I'm not suggesting the timing was deliberate PR. Engineering projects like this take months. But it is the context in which you should read every claim Waymo makes about improving safety through simulation.

What the World Model actually does

The technical pitch is straightforward, and legitimately interesting. Most AV simulation systems train only on data collected by a company's own fleet. That means your simulator can only recreate scenarios you've already seen. If your cars have never driven through a tornado, your simulator can't produce one.

Waymo's approach is different. By building on Genie 3, which was pre-trained on a massive corpus of diverse video data, the World Model inherits broad knowledge about how the physical world looks and behaves. Waymo then post-trains this model specifically for driving, teaching it to output not just camera video but also 3D lidar point clouds that match Waymo's proprietary sensor suite.

The system offers three control mechanisms. Driving action control lets engineers test counterfactuals: what if the car had accelerated instead of yielding? Scene layout control lets them rearrange road geometry, traffic signals, and other vehicles. And language control, the flashiest feature, lets engineers type text prompts to change weather, time of day, or spawn entirely new scenarios.

It can also take a regular dashcam video and transform it into a multi-sensor simulation, showing how the Waymo Driver would perceive that same scene. Waymo showed examples using footage from Norway and Utah's Arches National Park.

The long-tail problem (and whether this solves it)

The core argument is about what the industry calls "long-tail events," the rare scenarios that happen once in millions of miles but can be catastrophic when they do. A construction zone with an unusual cone layout. A mattress on the freeway. A pedestrian in a T-Rex costume. These events are almost impossible to collect enough real-world data on, and you can't safely stage most of them.

Waymo says the World Model can generate these at scale, exposing the Waymo Driver to situations it's never seen before it encounters them on actual streets. The company has reportedly logged nearly 200 million fully autonomous miles on public roads, but racks up billions more in simulation.

Here's the thing, though: Waymo didn't share any benchmark results or independent evaluations alongside this announcement. We don't know how well simulated training translates to improved real-world performance. We don't know if exposure to a simulated elephant actually helps the car handle a real dog darting into traffic. The gap between "we can generate realistic-looking rare scenarios" and "training on these scenarios measurably reduces incidents" is significant, and Waymo hasn't bridged it publicly.

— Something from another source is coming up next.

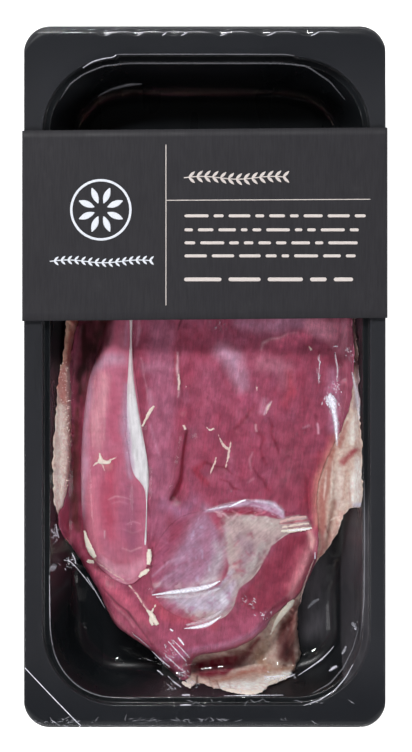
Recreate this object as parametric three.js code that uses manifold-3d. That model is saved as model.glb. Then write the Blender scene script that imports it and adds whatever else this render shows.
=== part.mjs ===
// Duck breast in its retail pack: a black plastic tray, a raw breast lying skin side down in it, a clear film
// drawn tight over both, and a card sleeve round the middle. The breast is the main muscle, the inner fillet
// with its white tendon, a patch of silverskin with fat, and the layer of skin and fat that runs under it all.
// Units are millimetres, +Z is up and +Y is the sleeve's end. The origin is on the table under the pack's middle.
import * as THREE from "three";
import { mergeVertices } from "three/addons/utils/BufferGeometryUtils.js";
import Module from "manifold-3d";

// Driving dimensions
const GAP = 0.3;
const SLEEVE = { width: 131.2, length: 68.3, card: 0.4, middleY: 54.7, slope: 0.0087, edgeRound: 0.9 };
const TRAY = { width: 129.8, length: 252, height: 28, corner: 9.3, wall: 0.7 };
const CAVITY = { halfX: 58.9, halfY: 116.9, corner: 27, x: 0.6, y: -1 };
const LEDGE = { step: 0.6, inset: 2.7, drop: 1.9, slope: 0.3 };
const WALL_RUN = 7;
const FOOT = { run: 2.8, rise: 2.2 };
const RIB = { y: [-91, 95], length: 56, width: 3 };
const LIP = { width: 2.3, drop: 0.9, scallopDepth: 0.5, scallopRadius: 2.2 };
const SCALLOPS_X = [-36.5, -25, -11.8, 5.8, 20.6, 36.4];
const PEEL_CREASE = { from: [-64, -104.3], to: [-46.9, -123], width: 0.8, height: 0.18 };
const FILM = { thickness: 0.3, middleInsets: [50, 43, 36.5, 30.5, 25, 20, 16], wallSteps: 3 };
const SKIN = { thickness: 3.4, onWall: 1.4, roundEdge: 2.5, flapTop: 14.5 };
const MUSCLE = { top: 17, roundEdge: 9, leastThickness: 0.8 };
const FILLET = { top: 19.2, roundEdge: 8.5, seat: 7, leastThickness: 0.8 };
const TENDON = { thickness: 0.9 };
const SILVERSKIN = { thickness: 0.9, roundEdge: 1.5 };

const TRAY_BOTTOM = SLEEVE.card + GAP;
const FLOOR = TRAY_BOTTOM + TRAY.wall;
const RIM = TRAY.height;
const SLEEVE_UNDERSIDE = RIM + 2 * GAP + FILM.thickness;
const SLEEVE_TOP = SLEEVE_UNDERSIDE + SLEEVE.card;

// Outlines seen from above, each through the few points that its shape needs
const SKIN_OUTLINE = [
  [-1.7, 78.2], [-23.5, 75.7], [-38, 65.9], [-45.2, 49.6], [-49.5, 25], [-53.6, 2.4], [-54.6, -18],
  [-55.2, -36], [-54.6, -46], [-53.2, -54], [-47.4, -66.4], [-39.4, -80.2], [-31.8, -92.2],
  [-20.2, -101.3], [-13.5, -108.4], [-4, -113], [9, -114.2], [22, -114.2], [31.5, -110.5],
  [34.9, -103.4], [33.8, -95.5], [34.5, -86.4], [36.7, -76.6], [40.7, -66.4], [49, -57.2],
  [51.8, -50.5], [54.9, -47.6], [55.6, -40], [55.6, -19.3], [55, 9.7], [52.3, 35.1], [45.4, 50.3],
  [32.4, 64.1], [15.3, 74.2],
];
const MUSCLE_OUTLINE = [
  [-1.7, 75.7], [-19.9, 72.8], [-33.6, 62.3], [-40.9, 46], [-44.4, 27.8], [-47.4, 8], [-49.2, -26],
  [-50.6, -43.5], [-51.4, -54], [-45.4, -65.1], [-37.6, -78.6], [-30, -90.5], [-18.6, -99.6],
  [-11, -107], [-6.8, -109], [-4.2, -105.6], [2.3, -100.9], [16.4, -95.5], [24.4, -87.5], [33.1, -81],
  [38, -73.5], [40.4, -65], [40.8, -55.6], [41.6, -43], [44.7, -32], [50.3, -21.3], [53.4, -10],
  [54, 9.7], [50.9, 35.1], [43.6, 49.6], [30.9, 62.3], [14.6, 72.1],
];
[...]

The company positions simulation as one of three safety pillars alongside real-world testing and rigorous validation. But the Santa Monica incident, where the core challenge was a child emerging from behind an occluding vehicle, isn't really a long-tail event. Kids running into streets near schools during drop-off is about as predictable as it gets. That's not a scenario you need Genie 3 to simulate.

Waymo isn't alone here

UK-based Wayve has been working on generative world models for driving since 2023, when it published GAIA-1. Its latest iteration, GAIA-3, is a 15-billion-parameter model that Wayve says can run structured, repeatable evaluations of driving AI. Wayve has attracted significant investment from Nvidia for this work.

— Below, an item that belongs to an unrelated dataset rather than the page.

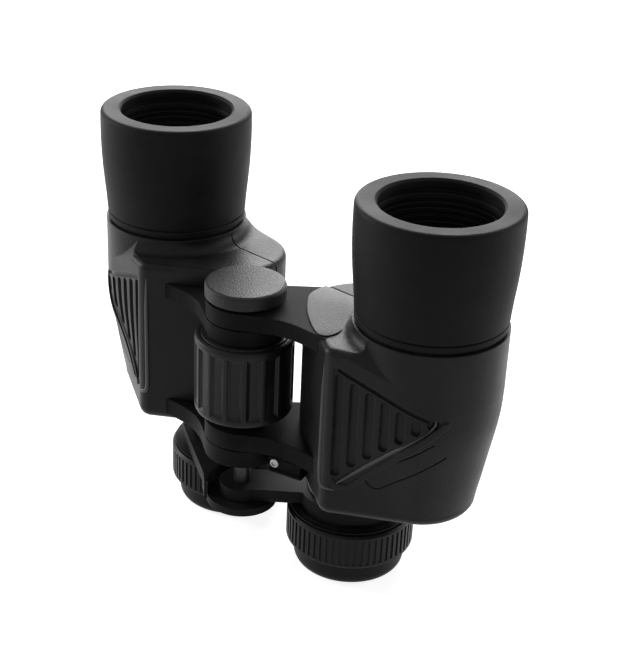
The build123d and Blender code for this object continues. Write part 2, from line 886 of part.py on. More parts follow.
lower_flange_z = left_lower_z - lug_gap / 2
finish(
    turned(hinge, [
        (bush_inner, lower_flange_z - flange_thickness),
        (bush_flange_radius, lower_flange_z - flange_thickness),
        (bush_flange_radius, lower_flange_z),
        (bush_outer, lower_flange_z),
        (bush_outer, right_lower_z + lower_lug),
        (bush_inner, right_lower_z + lower_lug),
    ]),
    "lower_bush",
)

with BuildPart() as hinge_washers:
    for lug_top in (left_lower_z + lower_lug, left_upper_z + upper_lug):
        add(ring(
            hinge, washer_radius, bush_outer + running, lug_top + seat, lug_top + washer_thickness
        ))
finish(hinge_washers.part, "hinge_washers")

# The threaded tripod socket closes the upper end of the hinge; the cap pushes over it.
finish(
    turned(hinge, [
        (0, shoulder_z - socket_depth - 1.0),
        (bush_inner - seat, shoulder_z - socket_depth - 1.0),
        (bush_inner - seat, shoulder_z),
        (bush_flange_radius, shoulder_z),
        (bush_flange_radius, socket_top - 0.3),
        (bush_flange_radius - 0.3, socket_top),
        (socket_radius + 0.5, socket_top),
        (socket_radius, socket_top - 0.5),
        (socket_radius, shoulder_z - socket_depth),
        (0, shoulder_z - socket_depth),
    ]),
    "tripod_socket",
)

finish(
    turned(hinge, [
        (0, cap_z + cap_recess),
        (bush_flange_radius + running, cap_z + cap_recess),
        (bush_flange_radius + running, cap_z),
        (cap_radius - 0.5, cap_z),
        (cap_radius, cap_z + 0.5),
        (cap_radius, cap_z + cap_height - 1.1),
        (cap_radius - 0.3, cap_z + cap_height - 0.4),
        (cap_radius - 1.0, cap_z + cap_height),
        (0, cap_z + cap_height),
    ]),
    "hinge_cap",
)

# ================================================================ focus wheel
sleeve_foot = right_lower_z - 3.6
sleeve_top = shoulder_z - socket_depth - 1.5
spindle_foot = left_hub_z - hub_gap + seat
spindle_top = sleeve_top - 12.8
finish(
    turned(hinge, [
        (spindle_radius + running, sleeve_foot),
        (bush_inner - running, sleeve_foot),
        (bush_inner - running, wheel_z - wheel_foot),
        (wheel_foot_radius, wheel_z - wheel_foot),
        (wheel_foot_radius, wheel_z),
        (wheel_radius - wheel_rubber, wheel_z),
        (wheel_radius - wheel_rubber, wheel_top_z),
        (bush_inner - running, wheel_top_z),
        (bush_inner - running, sleeve_top),
        (spindle_radius + running, sleeve_top),
    ]),
    "focus_wheel_core",
)

with BuildPart() as focus_wheel_grip:
    add(turned(hinge, [
        (wheel_radius - wheel_rubber + seat, wheel_z + 0.3),
        (wheel_radius - 1.3, wheel_z + 0.3),
        (wheel_radius, wheel_z + 1.6),
        (wheel_radius, wheel_top_z - 1.6),
        (wheel_radius - 1.3, wheel_top_z - 0.3),
        (wheel_radius - wheel_rubber + seat, wheel_top_z - 0.3),
    ]))
    with BuildSketch(upright(hinge, wheel_z + flute_margin)):
        with PolarLocations(wheel_radius + 1.0, flute_count):
            RectangleRounded(2 * (1.0 + flute_depth), flute_width, 0.8)
    extrude(amount=wheel_height - 2 * flute_margin, mode=Mode.SUBTRACT)
finish(focus_wheel_grip.part, "focus_wheel_grip")

# ================================================================ bridge
with BuildPart() as focus_spindle:
    add(turned(hinge, [
        (spindle_screw + seat, spindle_foot),
        (spindle_radius - 0.4, spindle_foot),
        (spindle_radius, spindle_foot + 0.4),
        (spindle_radius, spindle_top - 0.5),
        (spindle_radius - 0.5, spindle_top),
        (0, spindle_top),
        (0, spindle_foot + 12.0),
        (spindle_screw + seat, spindle_foot + 12.0),
    ]))
finish(focus_spindle.part, "focus_spindle")

bridge_screw_z = left_hub_z - hub_gap - screw_head_height
with BuildPart() as bridge_screw:
    add(turned(hinge, [
        (0, bridge_screw_z),
        (screw_head_radius - 0.8, bridge_screw_z),
        (screw_head_radius, bridge_screw_z + 0.8),
        (screw_head_radius, bridge_screw_z + screw_head_height),
        (spindle_screw, bridge_screw_z + screw_head_height),
        (spindle_screw, spindle_foot + 10.0),
        (0, spindle_foot + 10.0),
    ]))
    with BuildSketch(upright(hinge, bridge_screw_z)):
        Rectangle(2 * screw_head_radius + 2, 1.2)
    extrude(amount=1.0, mode=Mode.SUBTRACT)
finish(bridge_screw.part, "bridge_screw")


def arm_plane(turn, height):
    """Horizontal plane at the hinge axis with its local X along a bridge arm."""
    along = (cos(radians(turn)), sin(radians(turn)), 0)
    return Plane(origin=(0, hinge_y, height), x_dir=along, z_dir=(0, 0, 1))


with BuildPart() as right_bridge_arm:
    with BuildSketch(arm_plane(arm_turn, bridge_z)):
        Circle(right_hub)
        with Locations((arm_length / 2, 0)):
            Rectangle(arm_length, 2 * web_half)
        with Locations((arm_length, 0)):
            Circle(clamp_radius)
            Circle(clamp_bore, mode=Mode.SUBTRACT)
        Circle(spindle_radius + seat, mode=Mode.SUBTRACT)
    extrude(amount=bridge_thickness)
finish(right_bridge_arm.part, "right_bridge_arm")

# The left arm hangs under the right one at the hub and steps up beside it. Its front
# edge runs straight from the clamp to the hub, its rear edge keeps off the right arm.
with BuildSketch() as web_face:
    add(belt([(0, 0, left_hub), (arm_length, 0, clamp_radius)]))
    with Locations((arm_length / 2, web_half)):
        Rectangle(arm_length, 2 * web_half)
    with Locations((arm_length / 2, -clamp_radius)):
        Rectangle(2 * arm_length, 2 * clamp_radius, mode=Mode.SUBTRACT)
    with Locations((arm_length / 2, -web_half / 2)):
        Rectangle(arm_length, web_half)
left_web = web_face.sketch

with BuildPart() as left_bridge_arm:
    with BuildSketch(arm_plane(180 - arm_turn, left_hub_z)):
        add(left_web)
        Circle(riser_end, mode=Mode.INTERSECT)
    extrude(amount=bridge_z - left_hub_z)
    with BuildSketch(arm_plane(180 - arm_turn, bridge_z)):
        add(left_web)
        with Locations((arm_length, 0)):
            Circle(clamp_radius)
            Circle(clamp_bore, mode=Mode.SUBTRACT)
        Circle(left_hub, mode=Mode.SUBTRACT)
    extrude(amount=bridge_thickness)
    with BuildSketch(upright(hinge, left_hub_z)):
        Circle(left_hub)
    extrude(amount=bridge_z - left_hub_z, mode=Mode.SUBTRACT)
    with BuildSketch(upright(hinge, left_hub_z)):
        Circle(left_hub)
        Circle(spindle_radius + running, mode=Mode.SUBTRACT)
    extrude(amount=left_hub_thickness)
finish(left_bridge_arm.part, "left_bridge_arm")

# ================================================================ eyepieces
both_sides(
    turned(eye, [
        (ocular_radius - tube_wall, tube_end),
        (ocular_radius, tube_end),
        (ocular_radius, collar_z),
        (collar_radius, collar_z),
        (collar_radius, collar_z + 0.5),
        (clamp_radius - 0.2, bridge_z - seat),
        (ocular_radius, bridge_z - seat),
        (ocular_radius, neck_z),
        (neck_radius, neck_z),
        (neck_radius, neck_z + neck_height),
        (neck_radius - 1.4, neck_z + neck_height),
        (neck_radius - 1.4, field_z + field_thickness + 0.4),
        (field_radius + seat, field_z + field_thickness + 0.4),
        (field_radius + seat, field_z - 2.0),
        (ocular_radius - tube_wall, field_z - 2.0),
    ]),
    "ocular_tube",
)
both_sides(
    lens(eye, field_radius, field_z, field_z + field_thickness, 0.4, 1.4), "field_lens"
)
both_sides(
    ring(eye, field_radius, field_radius - 1.6, field_z - 1.8, field_z - seat), "field_ring"
)
stop_z = neck_z + neck_height - 4.0
both_sides(
    ring(eye, neck_radius - 1.4 - seat, stop_radius, stop_z, stop_z + 1.4), "field_stop"
)
both_sides(
    turned(eye, [
        (eye_lens_radius - 1.2, cell_z),
        (cell_radius - 0.5, cell_z),
        (cell_radius, cell_z + 0.5),
        (cell_radius, cell_top),
        (eye_lens_radius + seat, cell_top),
        (eye_lens_radius + seat, cell_z + 1.5),
        (eye_lens_radius - 1.2, cell_z + 1.5),
    ]),
    "eye_cell",
)
both_sides(
    lens(eye, eye_lens_radius, cell_z + 1.5 + seat, cell_z + 5.5, 0.3, 1.8), "eye_lens"
)

# Ribbed ring with the neck that carries the eyecup
boss_z = cup_height - boss_height_below
with BuildPart() as ribbed_ring:
    add(turned(eye, [
        (boss_bore, boss_z),
        (boss_outer, boss_z),
        (boss_outer, ring_z),
        (ring_radius - 0.8, ring_z),
        (ring_radius, ring_z + 0.8),
        (ring_radius, ring_z + band_height),
        (ring_radius - rib_depth, ring_z + band_height + rib_depth),
        (ring_radius - rib_depth, ring_z + ring_height - band_height - rib_depth),
        (ring_radius, ring_z + ring_height - band_height),
        (ring_radius, ring_z + ring_height - 0.8),
        (ring_radius - 0.8, ring_z + ring_height),
        (ocular_radius + running, ring_z + ring_height),
        (ocular_radius + running, ring_z + 0.9),
        (boss_bore, ring_z + 0.9),
    ]))
    with BuildSketch(upright(eye, ring_z + band_height)):
        with PolarLocations(ring_radius - rib_depth, rib_count):
            Rectangle(2 * rib_depth, rib_width)
    extrude(amount=ring_height - 2 * band_height)
finish(ribbed_ring.part, "diopter_ring")
mirrored(ribbed_ring.part, "left_eyepiece_ring")

with BuildPart() as eyecup:
    with BuildSketch(turning(eye)):
        with BuildLine():
            Polyline(
                (boss_outer + seat, boss_z - seat),
                (boss_outer + seat, cup_height - seat),
                (cup_radius, cup_height - seat),
                (cup_radius, 3.4),
            )
            Spline(
                (cup_radius, 3.4),
                (cup_radius - 0.5, 1.2),
                (cup_radius - 2.2, 0),
                tangents=((0, -1), (-1, 0)),
            )
            Polyline(
                (cup_radius - 2.2, 0),
                (cup_mouth + 1.9, 0),
                (cup_mouth + 0.8, 0.5),
                (cup_mouth, boss_z - 1.6),
                (cup_mouth, boss_z - seat),
                (boss_outer + seat, boss_z - seat),
            )
        make_face()
    spin(eye)
both_sides(eyecup.part, "eyecup")
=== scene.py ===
"""Looks of a pair of Porro-prism binoculars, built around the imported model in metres.

The instrument stands on its eyecups, +X is the right half and +Z the way the
objectives look. Every piece lies where the frame puts it and rides on a body.
"""

import json
from math import cos, hypot, pi, radians, sin

import bpy
from mathutils import Matrix, Vector


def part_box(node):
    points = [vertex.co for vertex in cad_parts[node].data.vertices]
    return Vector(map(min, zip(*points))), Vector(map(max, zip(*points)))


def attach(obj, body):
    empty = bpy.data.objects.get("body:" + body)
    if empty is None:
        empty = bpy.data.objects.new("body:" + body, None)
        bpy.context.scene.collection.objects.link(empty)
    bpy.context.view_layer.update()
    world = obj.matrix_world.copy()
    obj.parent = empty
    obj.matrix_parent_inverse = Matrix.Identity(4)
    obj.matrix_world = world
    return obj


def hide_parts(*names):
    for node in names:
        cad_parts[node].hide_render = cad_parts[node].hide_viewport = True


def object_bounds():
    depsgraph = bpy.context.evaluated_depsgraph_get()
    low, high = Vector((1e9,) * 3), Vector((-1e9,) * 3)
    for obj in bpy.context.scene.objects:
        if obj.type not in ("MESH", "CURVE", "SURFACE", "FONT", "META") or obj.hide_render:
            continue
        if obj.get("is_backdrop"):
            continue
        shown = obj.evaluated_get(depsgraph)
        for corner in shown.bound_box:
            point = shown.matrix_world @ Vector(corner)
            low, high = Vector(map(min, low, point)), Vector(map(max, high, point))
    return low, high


bl_info = {
    "name": "Binoculars",
    "version": (1, 0, 0),
    "blender": (4, 5, 0),
    "location": "View3D > Sidebar > Binoculars",
    "description": "Finishes, tread, rings, ridges, beads, pad, foot and screw of binoculars",
    "category": "Add Mesh",
}

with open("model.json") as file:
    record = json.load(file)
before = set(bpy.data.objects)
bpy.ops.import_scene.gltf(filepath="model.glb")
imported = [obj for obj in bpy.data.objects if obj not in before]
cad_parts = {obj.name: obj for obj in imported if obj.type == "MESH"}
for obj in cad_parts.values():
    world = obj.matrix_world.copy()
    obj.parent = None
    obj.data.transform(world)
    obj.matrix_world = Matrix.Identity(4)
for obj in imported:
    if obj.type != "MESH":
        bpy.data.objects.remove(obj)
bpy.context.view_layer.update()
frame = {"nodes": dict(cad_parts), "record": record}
MM = 0.001
SEAT = 0.02 * MM                # gap between pieces that are fixed together
WELD = 0.001 * MM               # points nearer than this are one
FLOOR_GAP = 0.05 * MM           # floor below the eyecups
RELIEF_STRENGTH = 0.6
BLEND_COLOURS = (6, 7)          # colour entries of a Mix node
BLEND_RESULT = 2                # its colour output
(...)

Nvidia itself offers its Cosmos world foundation models to partners like Plus and Oxa. Waabi has Copilot4D. Pony.ai recently partnered with Moore Threads to scale its PonyWorld simulator. Tesla, meanwhile, has focused on its Dojo supercomputer and a massive real-world video corpus, with less public emphasis on generative simulation.

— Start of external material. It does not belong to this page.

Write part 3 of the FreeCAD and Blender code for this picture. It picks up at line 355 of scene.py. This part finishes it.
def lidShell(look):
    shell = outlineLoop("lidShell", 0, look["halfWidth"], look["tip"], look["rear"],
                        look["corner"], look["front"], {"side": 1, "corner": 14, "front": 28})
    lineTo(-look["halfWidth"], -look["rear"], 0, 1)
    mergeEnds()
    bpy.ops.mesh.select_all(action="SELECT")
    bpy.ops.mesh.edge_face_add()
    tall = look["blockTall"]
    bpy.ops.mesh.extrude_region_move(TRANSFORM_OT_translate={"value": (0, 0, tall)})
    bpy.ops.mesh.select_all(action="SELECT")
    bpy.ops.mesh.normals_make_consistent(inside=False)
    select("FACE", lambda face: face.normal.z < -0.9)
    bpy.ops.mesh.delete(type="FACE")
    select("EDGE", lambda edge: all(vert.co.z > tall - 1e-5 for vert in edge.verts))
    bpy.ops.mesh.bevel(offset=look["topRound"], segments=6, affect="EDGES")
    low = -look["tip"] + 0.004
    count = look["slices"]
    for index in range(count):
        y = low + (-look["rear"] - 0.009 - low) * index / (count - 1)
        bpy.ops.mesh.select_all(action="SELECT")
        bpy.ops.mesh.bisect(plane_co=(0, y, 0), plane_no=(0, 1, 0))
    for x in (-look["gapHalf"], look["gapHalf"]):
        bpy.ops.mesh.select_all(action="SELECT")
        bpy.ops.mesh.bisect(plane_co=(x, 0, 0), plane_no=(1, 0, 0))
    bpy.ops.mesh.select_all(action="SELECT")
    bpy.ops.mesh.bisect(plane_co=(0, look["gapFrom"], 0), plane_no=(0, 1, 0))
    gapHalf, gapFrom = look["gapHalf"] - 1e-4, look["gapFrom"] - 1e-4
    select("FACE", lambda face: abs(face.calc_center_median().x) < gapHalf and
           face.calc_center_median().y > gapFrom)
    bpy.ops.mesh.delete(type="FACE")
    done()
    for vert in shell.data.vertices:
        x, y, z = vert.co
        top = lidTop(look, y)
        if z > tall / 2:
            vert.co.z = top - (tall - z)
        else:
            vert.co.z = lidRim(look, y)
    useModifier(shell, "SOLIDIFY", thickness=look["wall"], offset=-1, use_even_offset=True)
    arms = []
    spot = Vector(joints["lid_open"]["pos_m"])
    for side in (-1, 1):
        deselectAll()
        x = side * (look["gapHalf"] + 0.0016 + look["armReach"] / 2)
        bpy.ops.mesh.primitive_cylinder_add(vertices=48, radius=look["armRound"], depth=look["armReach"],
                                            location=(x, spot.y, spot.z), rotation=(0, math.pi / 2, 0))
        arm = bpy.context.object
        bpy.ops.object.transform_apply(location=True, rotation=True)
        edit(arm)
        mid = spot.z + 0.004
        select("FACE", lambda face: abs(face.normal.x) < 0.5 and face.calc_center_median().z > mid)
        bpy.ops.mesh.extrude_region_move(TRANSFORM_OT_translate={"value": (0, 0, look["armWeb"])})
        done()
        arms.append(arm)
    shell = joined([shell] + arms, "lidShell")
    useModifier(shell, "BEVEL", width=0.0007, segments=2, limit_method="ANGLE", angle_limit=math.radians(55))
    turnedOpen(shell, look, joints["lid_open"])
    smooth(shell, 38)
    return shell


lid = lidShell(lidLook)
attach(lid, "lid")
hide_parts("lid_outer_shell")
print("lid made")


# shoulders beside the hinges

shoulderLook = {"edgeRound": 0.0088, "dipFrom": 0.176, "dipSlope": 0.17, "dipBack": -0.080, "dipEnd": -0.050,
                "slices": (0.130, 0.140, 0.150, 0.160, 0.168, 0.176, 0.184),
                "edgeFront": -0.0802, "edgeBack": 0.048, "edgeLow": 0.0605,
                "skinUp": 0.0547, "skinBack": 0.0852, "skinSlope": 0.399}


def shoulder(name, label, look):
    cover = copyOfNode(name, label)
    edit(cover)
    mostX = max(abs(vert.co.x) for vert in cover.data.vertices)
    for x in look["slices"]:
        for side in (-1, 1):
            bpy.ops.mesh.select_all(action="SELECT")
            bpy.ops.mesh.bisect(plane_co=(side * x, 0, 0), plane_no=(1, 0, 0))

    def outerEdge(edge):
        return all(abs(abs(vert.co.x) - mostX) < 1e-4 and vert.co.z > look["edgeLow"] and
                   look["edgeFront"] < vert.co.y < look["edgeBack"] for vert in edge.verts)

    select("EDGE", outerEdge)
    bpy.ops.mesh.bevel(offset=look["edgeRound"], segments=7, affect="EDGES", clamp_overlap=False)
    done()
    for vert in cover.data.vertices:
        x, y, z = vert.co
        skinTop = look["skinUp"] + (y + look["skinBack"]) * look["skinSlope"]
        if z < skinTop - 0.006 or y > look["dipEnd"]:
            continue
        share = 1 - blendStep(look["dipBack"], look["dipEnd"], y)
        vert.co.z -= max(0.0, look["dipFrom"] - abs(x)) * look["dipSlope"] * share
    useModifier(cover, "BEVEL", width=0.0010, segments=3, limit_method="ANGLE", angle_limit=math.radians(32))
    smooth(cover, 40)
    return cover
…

What Waymo has that most of these competitors don't is the Alphabet corporate umbrella. Genie 3 was built by DeepMind for general purposes. Waymo gets to adapt it for driving. That's a real structural advantage, even if it's hard to quantify.

The consumer Genie 3 isn't exactly confidence-inspiring

Project Genie, the consumer-facing version that launched on January 29, generates explorable 3D worlds from text prompts at 720p and 20-24 fps. Early feedback has been mixed. The Verge reported that one demo failed to maintain continuity, and the overall result was "much worse than an actual handcrafted video game." Generated worlds are capped at 60 seconds. And it costs $250 a month through Google's AI Ultra subscription.

Now, the Waymo World Model is a different beast, post-trained specifically for driving with Waymo's own sensor data. But the underlying model's known limitations with consistency and physics accuracy are worth keeping in mind when evaluating claims about "hyper-realistic" driving simulation.

Waymo says it built a leaner variant of the model for scenarios that require longer rollouts, like navigating a narrow lane with oncoming traffic, achieving what it calls a "dramatic reduction in compute." No numbers attached to "dramatic."

What I'm watching for

Waymo is currently raising more than $15 billion at a valuation approaching $100 billion, according to Bloomberg. It operates in six US markets and plans aggressive expansion this year into cities including Nashville, Las Vegas, Seattle, and Miami, plus international markets including the UK.

The company claims its data shows an 81% reduction in injury-causing crashes compared to human drivers, though it has still driven relatively few miles compared to the overall human driving population. That statistic will face sharper scrutiny as the fleet grows and incidents like Santa Monica pile up.

The World Model is a research announcement, not a product launch. Waymo hasn't said when simulation-trained improvements will ship to its fleet, or how it plans to validate that simulated scenario exposure translates to real-world safety gains. Until it does, this is a promising piece of infrastructure wrapped in a very well-timed blog post.